How a website shares its identity with site visitors
When a site visitor goes to an HTTPS website, their web browser is sent a copy of the TLS/SSL certificate. Clicking on the padlock icon on the left of the URL bar, then selecting Connection is secure and Certificate is valid will display a website certificate similar to the image below.

SSL certificate for

A site visitor can open the Details tab to view more information about the organization that owns the website, similar to the image below.

SSL certificate details for

If the certificate shows the website owner’s company details (company name, location), it is either an extended validation (EV) or organization validation (OV) certificate.

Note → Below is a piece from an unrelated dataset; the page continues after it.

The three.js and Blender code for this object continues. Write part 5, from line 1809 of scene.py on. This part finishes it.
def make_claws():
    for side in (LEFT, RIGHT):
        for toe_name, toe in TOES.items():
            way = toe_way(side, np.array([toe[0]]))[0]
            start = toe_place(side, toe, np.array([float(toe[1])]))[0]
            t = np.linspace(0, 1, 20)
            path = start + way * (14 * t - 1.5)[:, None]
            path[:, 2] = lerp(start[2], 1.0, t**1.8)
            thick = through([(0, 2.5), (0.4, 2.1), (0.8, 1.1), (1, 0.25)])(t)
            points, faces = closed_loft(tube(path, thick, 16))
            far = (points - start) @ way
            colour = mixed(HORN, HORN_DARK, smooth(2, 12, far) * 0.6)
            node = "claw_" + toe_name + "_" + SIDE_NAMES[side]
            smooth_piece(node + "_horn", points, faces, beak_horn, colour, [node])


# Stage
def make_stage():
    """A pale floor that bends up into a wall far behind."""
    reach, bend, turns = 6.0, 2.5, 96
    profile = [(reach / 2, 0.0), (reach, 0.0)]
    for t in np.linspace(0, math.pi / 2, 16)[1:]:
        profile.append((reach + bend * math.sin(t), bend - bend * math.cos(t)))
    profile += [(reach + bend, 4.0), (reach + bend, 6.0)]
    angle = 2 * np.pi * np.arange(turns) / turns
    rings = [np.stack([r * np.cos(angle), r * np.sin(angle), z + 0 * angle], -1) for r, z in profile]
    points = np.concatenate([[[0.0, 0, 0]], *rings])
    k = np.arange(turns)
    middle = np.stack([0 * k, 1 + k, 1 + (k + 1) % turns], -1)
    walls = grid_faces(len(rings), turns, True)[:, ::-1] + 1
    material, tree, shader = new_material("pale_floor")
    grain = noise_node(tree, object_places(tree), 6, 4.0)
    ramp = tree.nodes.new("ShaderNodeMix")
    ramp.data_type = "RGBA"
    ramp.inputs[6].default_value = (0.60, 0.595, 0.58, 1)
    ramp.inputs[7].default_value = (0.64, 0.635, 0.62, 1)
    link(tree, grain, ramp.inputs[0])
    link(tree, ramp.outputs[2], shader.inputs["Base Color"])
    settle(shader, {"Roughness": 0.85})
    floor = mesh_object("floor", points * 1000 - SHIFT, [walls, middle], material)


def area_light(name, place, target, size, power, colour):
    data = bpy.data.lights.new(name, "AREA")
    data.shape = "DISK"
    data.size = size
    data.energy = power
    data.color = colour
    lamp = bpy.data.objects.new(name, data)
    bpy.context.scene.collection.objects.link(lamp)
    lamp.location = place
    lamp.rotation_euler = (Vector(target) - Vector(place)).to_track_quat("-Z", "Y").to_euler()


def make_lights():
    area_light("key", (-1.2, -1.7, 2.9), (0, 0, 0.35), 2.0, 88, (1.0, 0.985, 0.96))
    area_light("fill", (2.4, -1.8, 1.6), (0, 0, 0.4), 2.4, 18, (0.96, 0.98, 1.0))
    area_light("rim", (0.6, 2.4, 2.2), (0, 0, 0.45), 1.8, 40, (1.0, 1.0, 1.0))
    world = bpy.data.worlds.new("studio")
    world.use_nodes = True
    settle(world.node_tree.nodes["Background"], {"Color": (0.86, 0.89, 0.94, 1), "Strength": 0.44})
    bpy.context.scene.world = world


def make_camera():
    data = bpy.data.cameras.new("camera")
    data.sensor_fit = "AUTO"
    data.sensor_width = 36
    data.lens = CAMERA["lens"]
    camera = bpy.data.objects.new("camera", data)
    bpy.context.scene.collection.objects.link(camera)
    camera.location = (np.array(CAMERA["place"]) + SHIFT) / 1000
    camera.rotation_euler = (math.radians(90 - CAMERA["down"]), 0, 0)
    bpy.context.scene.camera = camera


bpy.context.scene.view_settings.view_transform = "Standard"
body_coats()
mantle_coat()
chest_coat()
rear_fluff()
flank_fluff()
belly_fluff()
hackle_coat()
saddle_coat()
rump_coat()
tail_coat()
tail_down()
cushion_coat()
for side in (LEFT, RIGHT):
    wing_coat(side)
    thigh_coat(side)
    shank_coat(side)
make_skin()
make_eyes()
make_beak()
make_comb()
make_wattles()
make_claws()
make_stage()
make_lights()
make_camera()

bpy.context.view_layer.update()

How a browser verifies a TLS/SSL certificate
A browser will carry out a sequence of checks to verify that the TLS/SSL certificate presented by the website is accurate and legitimate. The browser will:

  1. Check the digital signature of the certificate authority to verify that the certificate was issued by a certificate authority on the browser’s trusted root store
  2. Verify that the domain in the SSL certificate matches the domain of the website that the site visitor is accessing
  3. Verify that the SSL certificate is valid and has not expired or been revoked

After completing these checks, the site visitor’s browser will display https:// and a padlock icon in front of the website URL.

The image below shows that the website’s certificate was issued by Entrust, and that it includes a digital signature from Entrust that the site visitor’s browser can use to verify that the certificate is valid and issued by Entrust.

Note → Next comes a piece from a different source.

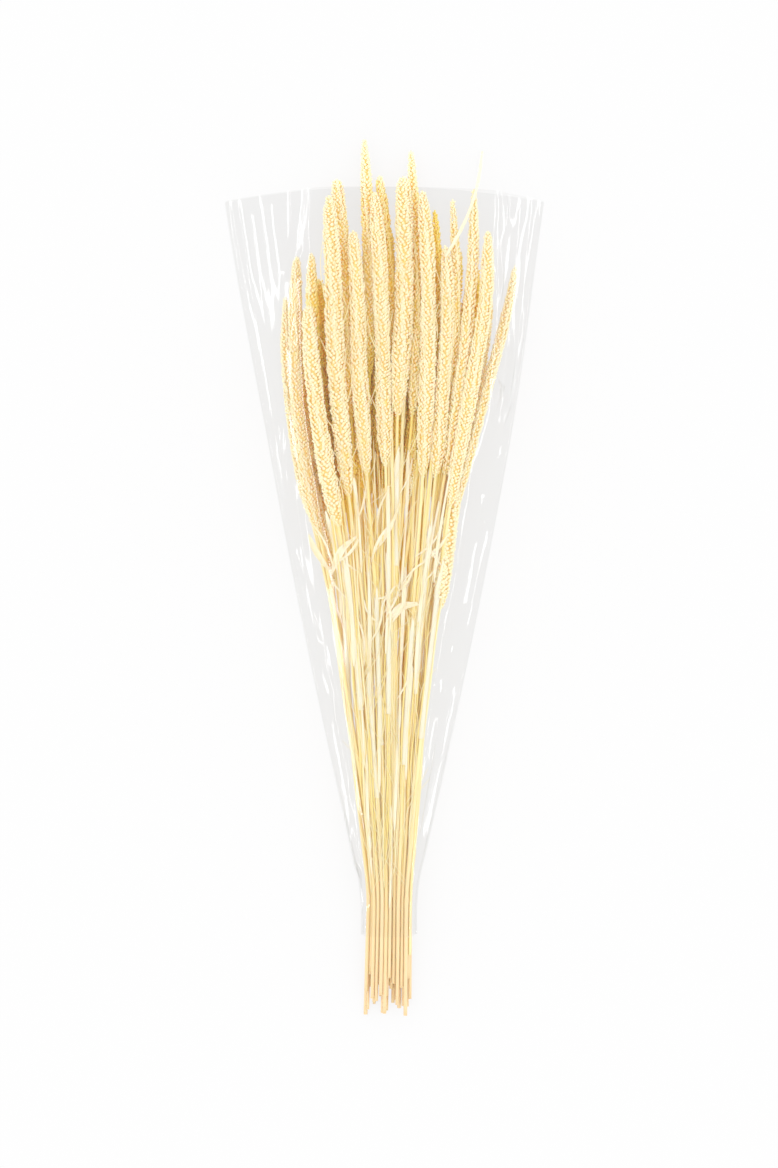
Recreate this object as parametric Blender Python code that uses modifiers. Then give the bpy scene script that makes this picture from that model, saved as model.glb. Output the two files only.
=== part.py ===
"""A bundle of dried foxtail millet in a clear cone sleeve, lying on its back.

Metres, +Z up. The stalks lie along Y with their seed heads towards +Y, the table is at Z = 0,
and the origin is the middle of the bundle's box, on the table. Each stalk, a straw with its
seed head, is one piece, as it grew. The stalks are laid down one after another, and each one
rests on the sleeve's back film and on the stalks below it. The leaf shreds lie on the pile,
and the front film is drawn over everything.
"""
import math

import bmesh
import bpy
import numpy as np

OBJECT_NAME = "foxtail_millet_bundle"

# Gaps and walls
SEAT_GAP = 0.0003  # air between pieces that rest on each other
FILM = 0.0003  # film wall
SEAM_GAP = 0.0003  # air between the two films along their welded seams

# Straws
CUT_RADIUS = 0.0013  # at the cut end
NECK_RADIUS = 0.0011  # under the seed head
CUT_END_Y = -0.349  # the longest straw's cut end
CUT_SPREAD = 0.036  # how far the shortest cut end lies inside the longest
BEND_YS = (-0.25, -0.17, -0.09, -0.02)  # where every straw may bend
BEND_CLEARANCE = 0.03  # least distance from such a bend to the seed head

# Seed heads: share of the head's length from its foot, and share of its full radius
HEAD_RINGS = ((0.0, 0.2), (0.05, 0.62), (0.15, 0.92), (0.45, 1.0), (0.75, 0.92), (0.93, 0.58), (1.0, 0.15))
SIDES_RESOLUTION = 2  # curve bevel resolution: eight sides

# The fan: half width and middle of the stalks' centrelines at each Y
FAN = (
    (-0.350, 0.0175, 0.0024),
    (-0.250, 0.0165, 0.0040),
    (-0.170, 0.0255, 0.0030),
    (-0.098, 0.0335, 0.0020),
    (-0.050, 0.0380, 0.0024),
    (0.014, 0.0445, 0.0024),
    (0.062, 0.0550, -0.0010),
    (0.118, 0.0670, 0.0004),
    (0.174, 0.0770, 0.0040),
    (0.222, 0.0830, 0.0090),
    (0.350, 0.0900, 0.0120),
)

# The waist, where the sleeve gathers the straws in flat rows
WAIST_Y = -0.25
ROW_COUNT = 11  # straws in a row
ROW_PITCH = 0.00315

# How steeply a piece bends down past what carries it, as a slope
TIP_DROOP = 0.14
CUT_DROOP = 0.16
LEAF_DROOP = 0.8

# Under stalks: two rows across the fan, spread by rule
UNDER_ROWS = (
    # count, shares of the fan at the left and right ends, lowest tip Y, spread, head length, radius
    (11, -0.92, 0.90, 0.215, 0.060, 0.175, 0.0060),
    (7, -0.74, 0.56, 0.235, 0.055, 0.180, 0.0060),
)
GOLDEN = 0.618034

# Upper stalks, lowest first: head tip X and Y, head foot X and Y, head radius
UPPER_STALKS = (
    (-0.079, 0.224, -0.058, 0.046, 0.0045),
    (-0.060, 0.096, -0.041, -0.008, 0.0042),
    (0.054, 0.142, 0.041, 0.046, 0.0050),
    (0.024, 0.130, 0.021, 0.062, 0.0040),
    (0.084, 0.204, 0.047, 0.000, 0.0048),
    (0.104, 0.248, 0.054, 0.046, 0.0046),
    (0.074, 0.246, 0.054, 0.078, 0.0050),
    (0.040, 0.292, 0.036, 0.118, 0.0045),
    (0.021, 0.340, 0.022, 0.126, 0.0052),
    (-0.004, 0.320, 0.005, 0.126, 0.0056),
    (-0.016, 0.349, -0.012, 0.158, 0.0050),
    (-0.038, 0.317, -0.026, 0.126, 0.0064),
    (-0.058, 0.257, -0.044, 0.062, 0.0056),
    (0.054, 0.300, 0.048, 0.110, 0.0042),
    (0.071, 0.308, 0.047, 0.078, 0.0048),
    (-0.070, 0.256, -0.050, 0.030, 0.0056),
    (0.082, 0.274, 0.051, 0.054, 0.0056),
    (0.048, 0.262, 0.040, 0.078, 0.0056),
    (0.030, 0.306, 0.030, 0.078, 0.0060),
    (-0.008, 0.305, 0.001, 0.086, 0.0060),
    (-0.044, 0.302, -0.028, 0.062, 0.0070),
    (-0.025, 0.274, -0.014, 0.080, 0.0062),
    (0.015, 0.318, 0.010, 0.126, 0.0070),
    (-0.060, 0.216, -0.035, 0.038, 0.0064),
)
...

Digital signature on an SSL certificate issued by the Entrust Certification Authority

Root stores
In order to verify a website’s TLS/SSL certificate, a browser needs a copy of the certificate authority’s public key, which is stored in a browser’s root store.

A root store contains the digital certificates and associated public keys of every certificate authority that it trusts.

Certification path for’s SSL certificate

  1. The top certificate is the root certificate. It is pre-loaded in the browser’s root store.
  2. The middle certificate is the intermediate certificate. It is digitally signed by the root certificate CA and therefore the browser will also trust it. The browser verifies the signature using Entrust’s public key from the pre-loaded root certificate.
  3. The bottom certificate is the end entity certificate and is Entrust’s TLS/SSL certificate sent by the web server when the browser connected to the site. The browser can verify the end entity certificate by using the intermediate certificate’s digital signature.

How does encryption in HTTPS work?

On any HTTPS website where a site visitor enters information (credit card details, login details, fills out a form, etc.) before the data is sent from the browser to the server, the browser will encrypt the data using the public key from the website’s TLS/SSL certificate.

The encryption process is a way to scramble the data in transit so it can only be read by authorized parties. Encryption, therefore, translates human readable plain text into unintelligible ciphertext.

Encryption appears to make the data look random, however encrypted data follows a logical and predictable pattern. But it is necessary for the website receiving the data to have the right private key to decrypt the data.

High-level overview of the encryption and decryption process

What is a key in cryptography?

A cryptographic key is a string of characters used within an encryption algorithm to alter the plain text data so that it appears random. The cryptographic key is used to encrypt and decrypt the data.

What are the different types of encryption?

There are two main types of encryption.

Symmetric encryption includes only one key, which is used and shared among all communicating parties to both encrypt and decrypt the communication. While symmetric encryption is faster than asymmetric encryption, it is not a scalable form of encryption due to complexities associated with the secure distribution of the key.

Asymmetric encryption (also known as public key encryption) includes two separate keys. One key (the public key) is accessible to anyone and is used for encryption. A second key (the private key) is kept secure by the recipient and is used for decryption. Asymmetric encryption is slower than symmetric encryption, but distribution of the keys across multiple users is easier.

What is an encryption algorithm?

An encryption algorithm is the method that converts plain text into ciphertext. Plain text is converted into ciphertext when an encryption algorithm alters the data in a predictable way by using a private key. This allows the ciphertext to be converted back into plaintext by using a decryption key.

Popular symmetric encryption algorithms are:

  • AES
  • 3-DES
  • SNOW

Popular asymmetric encryption algorithms are:

  • RSA
  • Elliptic curve cryptography (ECC)

What is the TLS/SSL handshake?

A TLS connection is started by following a sequence often referred to as the TLS/SSL handshake. This process is started when a website visitor opens a website that uses a TLS/SSL certificate. The process begins between the user’s device and the website they are connecting to.

Steps 1-2: Hello and cipher suites negotiation
The website visitor’s browser and the web server both say hello and agree on which cipher suites (encryption algorithms) to use.

Steps 3-4: Certificate and key exchange
The web server sends a copy of its TLS/SSL certificate and intermediate certificate, along with the public key, to the website visitor’s browser. The website visitor’s browser will verify the validity of the TLS/SSL certificate based on its digital signature and the root certificate in the browser’s certificate root store.

Step 5: Server hello done
If all of the browser’s checks pass, a one-way secure communication channel from the browser to the web server is established.

Steps 6-10: Client key exchange and cipher spec change
The web browser and web server switch from asymmetric encryption to symmetric encryption by setting up a new shared encryption key, using the secure one-way communication channel because it is faster and more efficient. How this shared session key is created depends on the cipher suite that was agreed to after the cipher suite negotiation in step 2.

After the session key is generated, the TLS handshake process is completed and the web browser and the web server use the session key to encrypt and decrypt all of the data that is exchanged.